De rechtbank stelt vast dat sinds de ontvangst van het bezwaarschrift op 15 november 2019 tot de datum van deze uitspraak, een periode van (afgerond) vijf jaar en negen maanden is verstreken. De redelijke termijn die staat voor de behandeling van bezwaar en beroep is als uitgangspunt 24 maanden, waarvan 6 maanden voor bezwaar en 18 maanden voor beroep. Nu er geen reden is om van dit uitgangspunt af te wijken, bedraagt de overschrijding van de redelijke termijn (afgerond) drie jaar en negen maanden.
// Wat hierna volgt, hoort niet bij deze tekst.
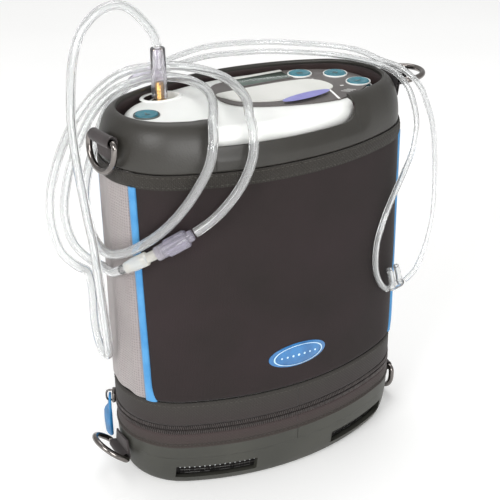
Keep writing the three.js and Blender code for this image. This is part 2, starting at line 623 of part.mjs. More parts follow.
function works() {
  compressor();
  coolingFan();
  add("battery_pack", box([-42, 16, 10], [42, 40, 100]), "battery");
  for (const [name, x] of [["sieve_bed_left", -60], ["sieve_bed_right", 60]]) {
    const profile = [[0, 74], [16, 74], [20, 78], [20, 192], [16, 196], [5, 196], [5, 199.5], [0, 199.5]];
    add(name, lathe(profile, 18).translate(x, -2, 0), "cast_metal");
  }
  add("product_tank", lathe([[0, 106], [13, 106], [16, 110], [16, 186], [12, 190], [0, 190]], 18).translate(-14, 24, 0), "black_plastic");
  const coils = [-24, -8, 8, 24].map((x) => disc(6, 117, 138, 10).translate(x, -16, 0));
  add("valve_manifold", join(box([-34, -26, 96], [34, -6, 118]), ...coils), "cast_metal");
  const chips = [[-28, 150, 14], [0, 165, 20], [22, 185, 10]].map(([x, z, s]) =>
    box([x - s / 2, -36, z - s / 2], [x + s / 2, -33, z + s / 2]));
  add("main_board", join(box([-38, -37.6, 142], [38, -36 + 0.1, 198]), ...chips), "board");
  add("intake_filter", lathe([[0, 112], [12, 112], [12, 160], [7, 164], [0, 164]], 16).translate(22, 24, 0), "white_plastic");
  const hose = [[-14, 24, 191], [-16, 24, 204], [-34, 30, 216], [-50, 32, 226], [-51, 32.2, 242.4]];
  add("outlet_hose", tubeAlong(hose, 2.2, 10), "clear_pvc");
}

// ---- Cannula ----

function cannula() {
  const cuff = [[5.1, 251.6], [5.1, 262], [4.8, 284.2]];
  const [x, y] = OUTLET;
  const sleeve = lathe([[3.6, 251.6], ...cuff, [1.8, 284.2], [3.6, 264], [3.6, 251.6]], 20);
  add("outlet_cuff", sleeve.translate(x, y, 0), "clear_pvc");
  add("supply_tube", tubeAlong(SUPPLY_ROUTE, SUPPLY_RADIUS, 32), "clear_pvc");
  add("extension_tube", tubeAlong(EXTENSION_ROUTE, SUPPLY_RADIUS, 26), "clear_pvc");
  add("branch_tube_a", tubeAlong(BRANCH_A_ROUTE, BRANCH_RADIUS, 15), "clear_pvc");
  add("branch_tube_b", tubeAlong(BRANCH_B_ROUTE, BRANCH_RADIUS, 15), "clear_pvc");
  const socket = spanOf(SOCKET_ENDS);
  add("tube_socket", aimed(lathe([[0, 0], [4, 0], [5, 1.5], [5, socket - 1], [4.4, socket], [0, socket]], 12), SOCKET_ENDS), "clear_pvc");
  const swivel = spanOf(SWIVEL_ENDS);
  const neck = [[0, 0], [3.8, 0], [3.8, 4.5], [2.8, 5.5], [2.8, 8], [4.8, 9.5], [4.8, swivel - 1.5], [3.6, swivel], [0, swivel]];
  add("tube_swivel", aimed(lathe(neck, 12), SWIVEL_ENDS), "white_plastic");
  const yoke = spanOf(YOKE_ENDS);
  add("yoke", aimed(lathe([[0, 0], [3.6, 0], [4, 3], [5.2, yoke - 4], [5, yoke], [0, yoke]], 12), YOKE_ENDS), "clear_pvc");
  nasalPiece();
}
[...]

Belanghebbende heeft daarmee recht op een vergoeding van immateriële schade van € 4.000. De overschrijding die moet worden toegerekend aan de bezwaarfase bedraagt (afgerond) drie jaar en zes maanden, waardoor de vergoeding voor de bezwaarfase € 3.200 bedraagt. De vergoeding voor de beroepsfase bedraagt de resterende € 800. De rechtbank heeft de Minister voor Rechtsbescherming in zoverre mede aangemerkt als partij in dit geding.

Conclusie en gevolgen

5. De beroepen zijn ongegrond. Dat betekent dat de navorderingsaanslag IB/PVV 2015, de aanslag IB/PVV 2016, de aanslag Zvw 2016 en de bijbehorende belastingrentebeschikkingen niet worden verminderd.
5.1.
Omdat de beroepen ongegrond zijn, krijgt belanghebbende het griffierecht niet terug. Belanghebbende heeft wel recht op een vergoeding van immateriële schade wegens overschrijding van de redelijke termijn van € 4.000. Zij krijgt een vergoeding voor de kosten voor het indienen van haar verzoek om een immateriëleschadevergoeding. De te vergoeden proceskosten worden op grond van het Besluit proceskosten bestuursrecht vastgesteld op € 226,75 (1 punt voor het verzoek om schadevergoeding met een waarde per punt van € 907, een wegingsfactor 0,25 en een wegingsfactor 1 wegens samenhang). [4] Van andere voor vergoeding in aanmerking komende proceskosten is de rechtbank niet gebleken.

Beslissing

De rechtbank:
  • verklaart de beroepen ongegrond;
  • veroordeelt de inspecteur tot het betalen van een vergoeding van immateriële schade aan belanghebbende tot een bedrag van € 3.200;
  • veroordeelt de Minister tot het betalen van een vergoeding van immateriële schade aan belanghebbende tot een bedrag van € 800;
  • veroordeelt de inspecteur tot betaling van € 226,75 aan proceskosten aan belanghebbende.
Deze uitspraak is gedaan door mr. L.D.M.A. Reijs, rechter, in aanwezigheid van
mr. D. Damen, griffier, op 23 juli 2025. De uitspraak is openbaar gemaakt door middel van geanonimiseerde publicatie op rechtspraak.nl.
De rechter is niet in staat de uitspraak mede te ondertekenen.
griffier
Rechter
Een afschrift van deze uitspraak is verzonden aan partijen op:

Informatie over hoger beroep

Een partij die het niet eens is met deze uitspraak, kan een hogerberoepschrift sturen naar het gerechtshof ‘s-Hertogenbosch waarin wordt uitgelegd waarom deze partij het niet eens is met deze uitspraak. Het hogerberoepschrift moet worden ingediend binnen zes weken na de dag waarop deze uitspraak is verzonden.
Digitaal hoger beroep instellen kan via “Formulieren en inloggen” op www.rechtspraak.nl. Hoger beroep instellen kan eventueel ook nog steeds door verzending van een brief aan het gerechtshof ‘s-Hertogenbosch (belastingkamer), Postbus 70583, 5201 CZ 's-Hertogenbosch.

Voetnoten

1.Gelet op artikel 8:36c, tweede lid, van de Algemene wet bestuursrecht (Awb).
2.Hoge Raad 30 november 2018, ECLI:NL:HR:2018:2198.
3.Hoge Raad 21 maart 2014, ECLI:NL:HR:2014:540, punt 2.5.2.
4.Zie Hoge Raad 10 november 2023, ECLI:NL:HR:2023:1526 en Hoge Raad 31 mei 2024, ECLI:NL:HR:2024:773.